======== STORED DATA

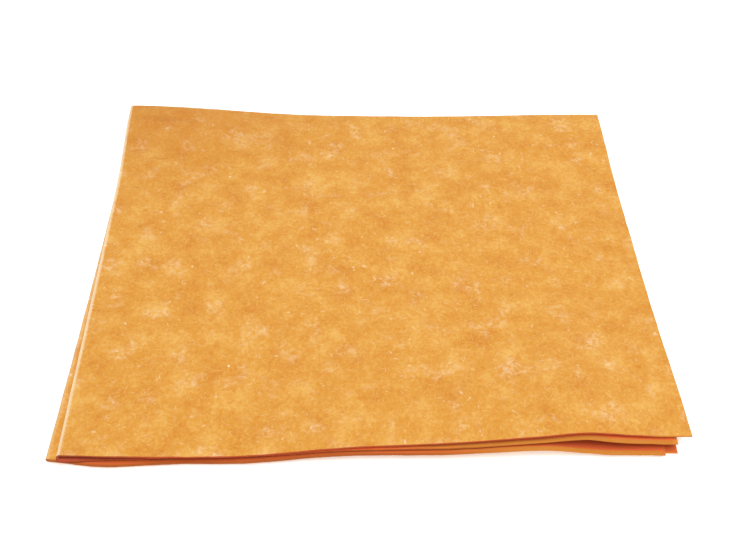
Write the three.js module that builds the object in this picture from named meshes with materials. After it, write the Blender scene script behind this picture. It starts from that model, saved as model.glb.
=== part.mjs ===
// Nonwoven cleaning cloth, folded twice into quarters.
//
// The cloth is one web of needled fibre, cut to a rectangle with bare edges. It is creased
// first down the left, a little off centre, which gives a wider outer half and a narrower
// inner half, and then across the back, which gives four leaves: upper outer, upper inner,
// lower inner and lower outer. The web is divided here along its own creases into four
// leaves, two left folds, the inner back fold, and the two halves of the outer back fold.
//
// Millimetres, +Z up. The folds lie to the left (-X) and the back (+Y), the cut edges to the
// right and the front, and the origin is the middle of the space that the cloth rests on.
import * as THREE from 'three';

// Driving sizes of the flat web
const webDepth = 500;
const outerWidth = 303.5;
const innerWidth = 296.5;
const webThickness = 1.2;

// How it is folded: the air left between two leaves, how far the back crease drifts from
// square over the outer width, how far the lower left fold is drawn in at its middle, and
// the slit where the outer back fold opens
const leafGap = 0.3;
const creaseDrift = 3.6;
const lowerFoldDraw = 1.8;
const openSlit = 0.3;

// How the leaves lift. The front edges rise in an arch and a peak that fade towards the
// back, and the corners at the back spring up where the folds cross.
const frontLift = 8.8;
const frontFadeDepth = 112;
const backLeftLift = 7;
const backRightLift = 3.5;
const backCornerWidth = 130;
const backCornerDepth = 70;

// How far the cut edges at the front wander from straight
const cutWander = 2.5;

// Stations across the width, as shares of the outer width from the left fold. There each
// leaf's front edge is lifted by a share of the front lift, and cut longer by a share of
// the wander.
const stationShares = [0, 0.085, 0.2, 0.3, 0.45, 0.62, 0.765, 0.83, 0.87, 0.92, 1];
const frontLiftShares = {
  upperOuter: [0, 0.1, 0.06, 0.04, 0.4, 0.5, 0.82, 1, 0.8, 0.6, 0.48],
  upperInner: [0, 0, 0, 0.02, 0.3, 0.36, 0.64, 0.82, 0.62, 0.46, 0.3],
  lowerInner: [0, 0, 0, 0.02, 0.28, 0.32, 0.5, 0.2, 0.08, 0.05, 0.04],
  lowerOuter: [0, 0, 0, 0, 0.16, 0.2, 0.3, 0.12, 0.02, 0, 0],
};
const cutShares = {
  upperOuter: [1, 1.3, 1.5, 1.4, 0.8, 0.4, 0, -0.3, -0.4, -0.3, -0.3],
  upperInner: [1, 1.4, 1.2, 1, 0.2, 0.1, -0.4, -0.6, -0.4, -0.3, -0.3],
  lowerInner: [0.6, 1.7, 1, 0.8, -0.4, -0.8, -1.5, -1.7, -1.6, -1.6, -1.6],
  lowerOuter: [0.6, 0.9, 0.8, 0.8, -0.4, -0.8, -1.5, -1.7, -1.6, -1.6, -1.6],
};

// Each leaf's part in the lift of the back corners, which open like a fan
const fanShares = { upperOuter: 1, upperInner: 0.64, lowerInner: 0.3, lowerOuter: 0 };

// How finely the web is cut into facets
const leafColumns = 26;
const leafRows = 12;
const leftTurnSteps = 6;
const backTurnSteps = 4;

// The stack of leaves, measured at the middle of the web's thickness
const pitch = webThickness + leafGap;
const leftRadius = pitch / 2;
const outerRadius = pitch + leftRadius;
const stackMiddle = outerRadius + webThickness / 2;
const quarterTurn = Math.PI / 2;
const halfCrease = leftRadius * quarterTurn;
const skew = Math.atan2(creaseDrift, outerWidth);

// The leaves' flat extent beside the left folds and on either side of the back fold
const outerReach = outerWidth - halfCrease;
const innerReach = innerWidth - halfCrease;
const halfDepth = webDepth / 2;

// The value at a place between the stations, on a smooth curve through all of them
function valueAt(place, values) {
  const last = stationShares.length - 1;
  const slopeAt = (i) => {
    const before = Math.max(i - 1, 0);
    const after = Math.min(i + 1, last);
    return (values[after] - values[before]) / (stationShares[after] - stationShares[before]);
  };
  const here = THREE.MathUtils.clamp(place, 0, 1);
  const i = Math.min(stationShares.findLastIndex((share) => share <= here), last - 1);
  const span = stationShares[i + 1] - stationShares[i];
  const t = (here - stationShares[i]) / span;
  const rise = (values[i + 1] - values[i]) * t * t * (3 - 2 * t);
  const lead = slopeAt(i) * span * t * (1 - t) * (1 - t);
  const trail = slopeAt(i + 1) * span * t * t * (1 - t);
  return values[i] + rise + lead - trail;
}

// A bell that is 1 at no distance and has faded to 0 at its reach
function bell(distance, reach) {
  return (1 + Math.cos(Math.PI * Math.min(Math.abs(distance) / reach, 1))) / 2;
}

// Mixes one value per leaf. outward runs from 0 on an inner leaf to 1 on an outer one, and
// upward from 0 on the lower pair to 1 on the upper pair.
function mixLeaves(valueOf, outward, upward) {
  const lower = THREE.MathUtils.lerp(valueOf('lowerInner'), valueOf('lowerOuter'), outward);
  const upper = THREE.MathUtils.lerp(valueOf('upperInner'), valueOf('upperOuter'), outward);
  return THREE.MathUtils.lerp(lower, upper, upward);
}

// How high the stack is lifted at a distance right of the left fold's line and a distance
// in front of the back fold's line
function liftAt(right, front, outward, upward) {
  const liftShareOf = (leaf) => Math.max(valueAt(right / outerWidth, frontLiftShares[leaf]), 0);
  const frontShare = mixLeaves(liftShareOf, outward, upward);
  const fanShare = mixLeaves((leaf) => fanShares[leaf], outward, upward);
  const leftCorner = backLeftLift * bell(right, backCornerWidth);
  const rightCorner = backRightLift * bell(right - outerReach, backCornerWidth);
  return (
    frontLift * frontShare * bell(front - halfDepth, frontFadeDepth) +
    fanShare * (leftCorner + rightCorner) * bell(front, backCornerDepth)
  );
}

// A point of the folded web. across.turn is an angle round the left fold, from the inner leaf
// at minus a quarter turn to the outer leaf at plus one, and across.reach is the distance
// beyond that fold. along.side is 1 above the middle of the stack and -1 below it,
// along.turnShare runs from the middle of the stack round the back fold, which starts at
// along.slit, and along.leafShare from there to the cut edge. offset runs outward from the
// middle of the web's thickness.
function foldedPoint(across, along, offset) {
  const { side, slit, turnShare, leafShare } = along;
  const outward = (1 + Math.sin(across.turn)) / 2;
  const middleRadius = pitch + leftRadius * Math.sin(across.turn);
  const radius = pitch + (leftRadius + offset) * Math.sin(across.turn);
  const width = across.reach - (leftRadius + offset) * Math.cos(across.turn);

  const cutShareOf = (leaf) => valueAt(width / outerWidth, cutShares[leaf]);
  const cutLonger = cutWander * mixLeaves(cutShareOf, outward, (1 + side) / 2);
  const cutEdge = halfDepth * Math.cos(skew) - side * width * Math.sin(skew) + cutLonger;
  const turn = THREE.MathUtils.lerp(slit / middleRadius, quarterTurn, turnShare);
  const beyond = leafShare * (cutEdge - middleRadius * quarterTurn);
  const drawnIn = side < 0 ? lowerFoldDraw * Math.sin(Math.PI * leafShare) : 0;

  const drift = side * (middleRadius * turn + beyond) * Math.tan(skew);
  const right = width / Math.cos(skew) + drift + drawnIn;
  const front = beyond - radius * Math.cos(turn);
  const height = stackMiddle + side * radius * Math.sin(turn);
  const upward = (1 + side * Math.sin(turn)) / 2;
  return new THREE.Vector3(right, -front, height + liftAt(right, front, outward, upward));
}

// A closed solid of the web's thickness over a grid of places across and along it
function webSolid(acrossPlaces, alongPlaces) {
  const columns = acrossPlaces.length;
  const rows = alongPlaces.length;
  const skins = [-webThickness / 2, webThickness / 2];
  const points = skins.flatMap((offset) =>
    alongPlaces.flatMap((along) => acrossPlaces.map((across) => foldedPoint(across, along, offset))),
  );

  const at = (skin, row, column) => (skin * rows + row) * columns + column;
  const faces = [];
  const addQuad = (a, b, c, d) => faces.push(a, b, c, a, c, d);
  for (let row = 0; row + 1 < rows; row += 1) {
    for (let column = 0; column + 1 < columns; column += 1) {
      const corners = [[row, column], [row, column + 1], [row + 1, column + 1], [row + 1, column]];
      addQuad(...corners.map((corner) => at(0, ...corner)));
      addQuad(...corners.reverse().map((corner) => at(1, ...corner)));
    }
    addQuad(at(0, row, 0), at(0, row + 1, 0), at(1, row + 1, 0), at(1, row, 0));
    const end = columns - 1;
    addQuad(at(0, row + 1, end), at(0, row, end), at(1, row, end), at(1, row + 1, end));
  }
  for (let column = 0; column + 1 < columns; column += 1) {
    const next = column + 1;
    addQuad(at(0, 0, next), at(0, 0, column), at(1, 0, column), at(1, 0, next));
    const end = rows - 1;
    addQuad(at(0, end, column), at(0, end, next), at(1, end, next), at(1, end, column));
  }

  const geometry = new THREE.BufferGeometry().setFromPoints(points);
  geometry.setIndex(faces);
  geometry.computeVertexNormals();
  return geometry;
}

// Even steps from one share to another, both ends included
function shares(steps, from, to) {
  return Array.from({ length: steps + 1 }, (_, i) => THREE.MathUtils.lerp(from, to, i / steps));
}

// Places across the web, always from the inner leaf's cut edge towards the outer leaf's
const acrossInner = shares(leafColumns, 1, 0).map((share) => ({
  turn: -quarterTurn,
  reach: share * innerReach,
}));
const acrossLeftFold = shares(leftTurnSteps, -1, 1).map((share) => ({
  turn: share * quarterTurn,
  reach: 0,
}));
const acrossOuter = shares(leafColumns, 0, 1).map((share) => ({
  turn: quarterTurn,
  reach: share * outerReach,
}));

// Places along the web, always from the lower leaves' cut edge towards the upper leaves'
const alongLeaf = (side) =>
  shares(leafRows, 0, 1).map((leafShare) => ({ side, slit: 0, turnShare: 1, leafShare }));
const alongBackFold = (side, slit) =>
  shares(backTurnSteps, 0, 1).map((turnShare) => ({ side, slit, turnShare, leafShare: 0 }));
const alongAll = (side) => [...alongBackFold(side, openSlit / 2), ...alongLeaf(side).slice(1)];
const below = (places) => places.reverse();

const pieces = {
  lower_outer_leaf: [acrossOuter, below(alongLeaf(-1))],
  lower_inner_leaf: [acrossInner, below(alongLeaf(-1))],
  upper_inner_leaf: [acrossInner, alongLeaf(1)],
  upper_outer_leaf: [acrossOuter, alongLeaf(1)],
  lower_left_fold: [acrossLeftFold, below(alongAll(-1))],
  upper_left_fold: [acrossLeftFold, alongAll(1)],
  inner_back_fold: [acrossInner, [...below(alongBackFold(-1, 0)), ...alongBackFold(1, 0).slice(1)]],
  lower_outer_back_fold: [acrossOuter, below(alongBackFold(-1, openSlit / 2))],
  upper_outer_back_fold: [acrossOuter, alongBackFold(1, openSlit / 2)],
};

// Dry orange viscose and polyester fibre: matt, and a little darker in the folds
const leafColour = 0xeba54b;
const foldColour = 0xdf9a44;

const cloth = new THREE.Group();
for (const [name, [acrossPlaces, alongPlaces]] of Object.entries(pieces)) {
  const material = new THREE.MeshStandardMaterial({
    color: name.endsWith('leaf') ? leafColour : foldColour,
    roughness: 0.95,
    metalness: 0,
  });
  const piece = new THREE.Mesh(webSolid(acrossPlaces, alongPlaces), material);
  piece.name = name;
  cloth.add(piece);
}

// Stand the folded cloth on z = 0 with the middle of its outline at the origin
const space = new THREE.Box3().setFromObject(cloth);
const centre = space.getCenter(new THREE.Vector3());
cloth.position.set(-centre.x, -centre.y, -space.min.z);

export default cloth;
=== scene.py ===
import math

import bpy
import numpy as np
from mathutils import Matrix, Vector


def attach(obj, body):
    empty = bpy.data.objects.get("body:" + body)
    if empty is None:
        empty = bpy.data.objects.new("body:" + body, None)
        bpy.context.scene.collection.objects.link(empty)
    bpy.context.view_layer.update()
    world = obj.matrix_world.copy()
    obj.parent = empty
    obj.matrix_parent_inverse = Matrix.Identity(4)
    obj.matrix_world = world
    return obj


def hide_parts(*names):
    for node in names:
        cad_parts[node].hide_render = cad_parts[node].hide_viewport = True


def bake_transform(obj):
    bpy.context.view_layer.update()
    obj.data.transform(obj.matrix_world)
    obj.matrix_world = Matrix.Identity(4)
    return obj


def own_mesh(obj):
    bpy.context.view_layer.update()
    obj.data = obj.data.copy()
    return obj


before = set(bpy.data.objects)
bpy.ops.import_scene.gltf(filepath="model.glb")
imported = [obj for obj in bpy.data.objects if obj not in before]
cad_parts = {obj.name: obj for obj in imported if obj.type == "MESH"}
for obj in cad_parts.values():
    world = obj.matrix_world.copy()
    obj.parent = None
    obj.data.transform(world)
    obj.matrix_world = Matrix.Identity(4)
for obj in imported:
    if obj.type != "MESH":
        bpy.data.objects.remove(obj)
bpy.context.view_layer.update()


# The view. The folded cloth is seen from the front and above, a little from the left, by a
# lens of medium length, so the back edge looks much shorter than the front edge.
mm = 0.001
camera_place = (-14.39 * mm, -341.62 * mm, 387.96 * mm)
camera_pitch, camera_yaw, camera_roll = 49.40, 3.24, 2.72
sensor_width, focal_length = 36, 43.415
nearest_seen = 10 * mm


def look(pitch, yaw, roll):
    """Turns the camera down by pitch, to the right by yaw and about its own line by roll."""
    ahead = Vector(
        (math.sin(yaw) * math.cos(pitch), math.cos(yaw) * math.cos(pitch), -math.sin(pitch))
    )
    level = Vector((math.cos(yaw), -math.sin(yaw), 0))
    upright = level.cross(ahead)
    right = math.cos(roll) * level + math.sin(roll) * upright
    up = math.cos(roll) * upright - math.sin(roll) * level
    return Matrix((right, up, -ahead)).transposed().to_4x4()


camera = bpy.data.objects.new("camera", bpy.data.cameras.new("camera"))
bpy.context.scene.collection.objects.link(camera)
bpy.context.scene.camera = camera
camera.data.sensor_width = sensor_width
camera.data.lens = focal_length
camera.data.clip_start = nearest_seen
camera.matrix_world = Matrix.Translation(camera_place) @ look(
    math.radians(camera_pitch), math.radians(camera_yaw), math.radians(camera_roll)
)


# The web. One sheet of viscose and polyester fibre, carded, laid and felted by needles to
# about 1.2 mm, then cut bare at its edges. It is creased down the left, a little off its
# middle, and then across the back, so it lies in four leaves.
web_depth = 500 * mm
outer_width = 303.5 * mm
inner_width = 296.5 * mm
thickness = 1.2 * mm
leaf_gap = 0.3 * mm
crease_drift = 3.6 * mm
lower_fold_draw = 1.0 * mm
open_slit = 0.3 * mm
front_lift = 8.8 * mm
front_fade = 112 * mm
back_left_lift = 7 * mm
back_right_lift = 3.5 * mm
back_corner_width = 130 * mm
back_corner_depth = 70 * mm
cut_wander = 2.5 * mm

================

WHAT THE TASK REQUIRES: Everything from the first line of the data through the line containing "const cutWander = 2.5;" should be echoed exactly. Add nothing.

RESPONSE TO THIS EXERCISE:
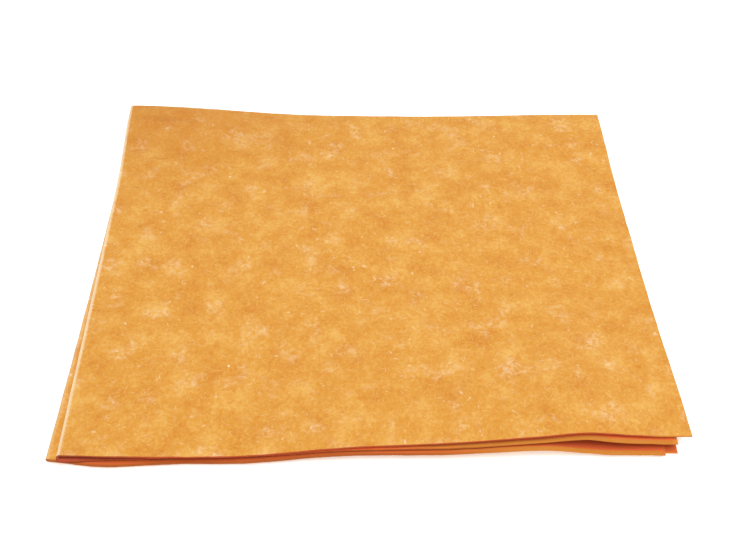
Write the three.js module that builds the object in this picture from named meshes with materials. After it, write the Blender scene script behind this picture. It starts from that model, saved as model.glb.
=== part.mjs ===
// Nonwoven cleaning cloth, folded twice into quarters.
//
// The cloth is one web of needled fibre, cut to a rectangle with bare edges. It is creased
// first down the left, a little off centre, which gives a wider outer half and a narrower
// inner half, and then across the back, which gives four leaves: upper outer, upper inner,
// lower inner and lower outer. The web is divided here along its own creases into four
// leaves, two left folds, the inner back fold, and the two halves of the outer back fold.
//
// Millimetres, +Z up. The folds lie to the left (-X) and the back (+Y), the cut edges to the
// right and the front, and the origin is the middle of the space that the cloth rests on.
import * as THREE from 'three';

// Driving sizes of the flat web
const webDepth = 500;
const outerWidth = 303.5;
const innerWidth = 296.5;
const webThickness = 1.2;

// How it is folded: the air left between two leaves, how far the back crease drifts from
// square over the outer width, how far the lower left fold is drawn in at its middle, and
// the slit where the outer back fold opens
const leafGap = 0.3;
const creaseDrift = 3.6;
const lowerFoldDraw = 1.8;
const openSlit = 0.3;

// How the leaves lift. The front edges rise in an arch and a peak that fade towards the
// back, and the corners at the back spring up where the folds cross.
const frontLift = 8.8;
const frontFadeDepth = 112;
const backLeftLift = 7;
const backRightLift = 3.5;
const backCornerWidth = 130;
const backCornerDepth = 70;

// How far the cut edges at the front wander from straight
const cutWander = 2.5;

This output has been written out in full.